More PLRs: Starting in 2012 the IRS again started to issue PLRs and a Chief Counsel Memorandum on the transfer tax consequences of using an APT-INGT.

2012: The IRS held that the grantor’s retention of a testamentary power of appointment over the trust’s assets, alone, did not render the grantor’s gift to the APT incomplete for federal gift tax purposes., i.e., there would be a taxable gift by the grantor. [Chief Counsel Memo 201208026.]

2013: The IRS issued a couple of identical PLRs that involved distribution committee gift tax exposure, must like its earlier PLRs. [PLR 20131002.]

2014: The IRS issued more PLRs in which it concluded that the grantor’s contribution of property to an irrevocable trust for the benefit of the grantor and his descendants was not a completed gift for gift tax purposes and that the distribution decisions by a distribution committee do not result in completed gifts being made by members of that committee, meaning the distribution committee members do not hold a general power of appointment over the APT’s assets.

No Revenue Rulings: Then, in 2021, the IRS issued Revenue Procedure 2021-3 in which it provided a list of areas that it would not issue private letter rulings. Two so listed were: (i) whether the beneficiaries who are members of the distribution committee have general powers of appointment; or (ii) whether a transfer to a non-grantor trust is an incomplete gift for gift tax reporting purposes. This non-issuance policy continues to 2024. [See Revenue Procedure 2023-3, Section 5 (.01)(15)(17).]

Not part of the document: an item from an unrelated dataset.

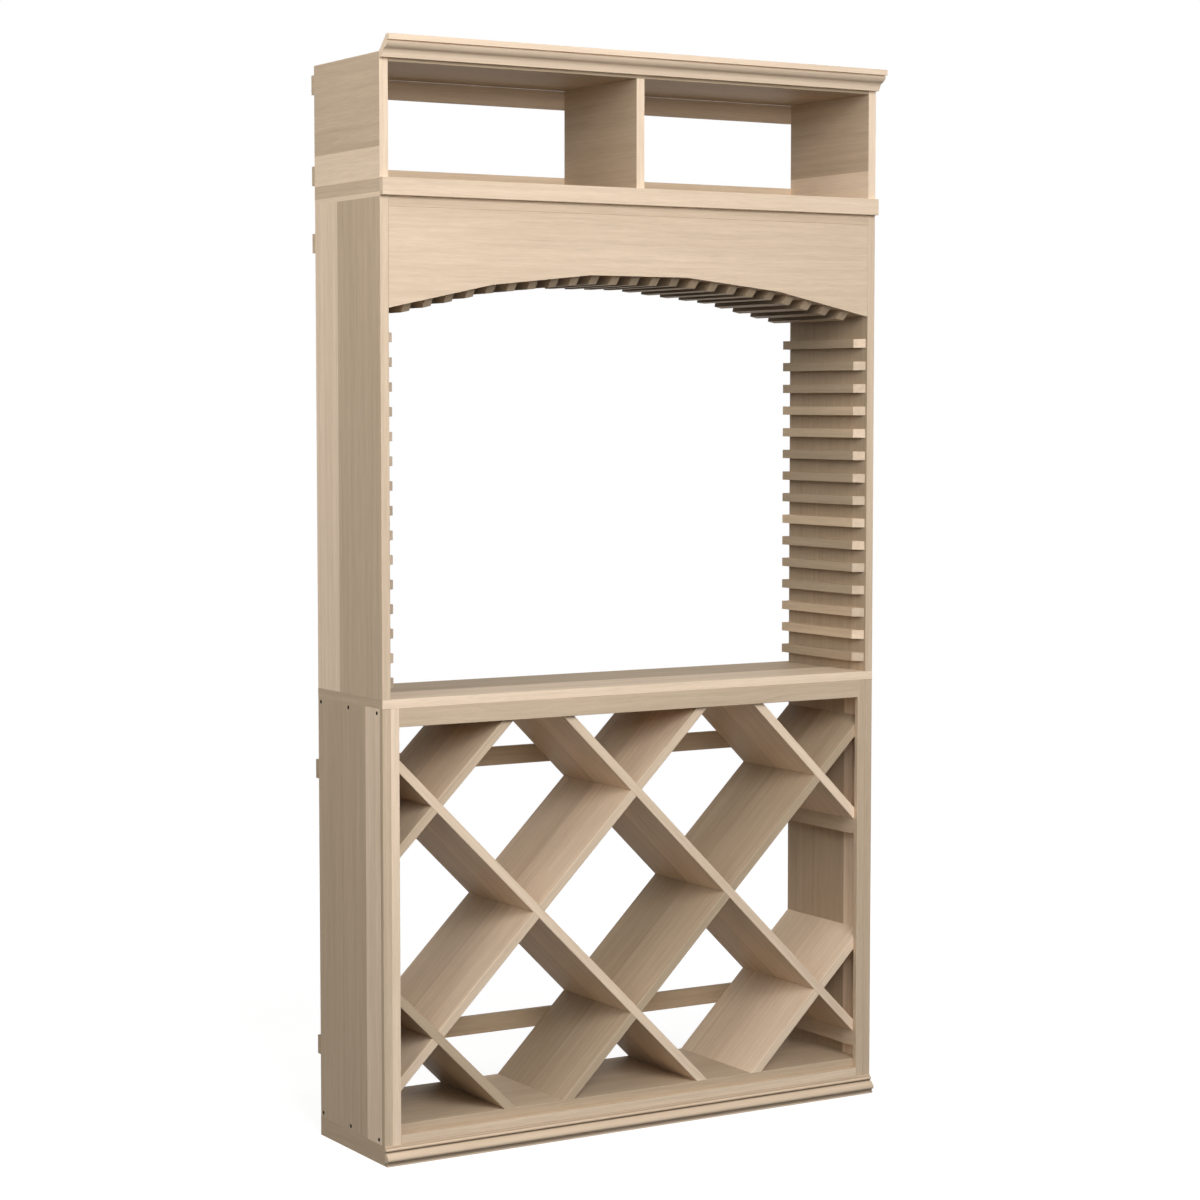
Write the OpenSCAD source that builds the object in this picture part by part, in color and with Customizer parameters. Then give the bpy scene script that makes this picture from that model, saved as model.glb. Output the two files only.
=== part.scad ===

Conclusion: Grantors who are considering an INGT cannot expect any guidance from the IRS, and if they proceed, they do so at their risk. Since the IRS will not issue private letter rulings or other guidance with respect to the tax consequences of ING trusts, and it is unsure if distribution committee members are deemed to hold general powers of appointment over the INGT’s assets,  individuals should be very careful if they decide to proceed with such a trust in light of the risk that the ING turns out to be something that was not contemplated, e.g.,  a completed gift for gift tax reporting purposes, or classification as a grantor trust for income tax reporting purposes.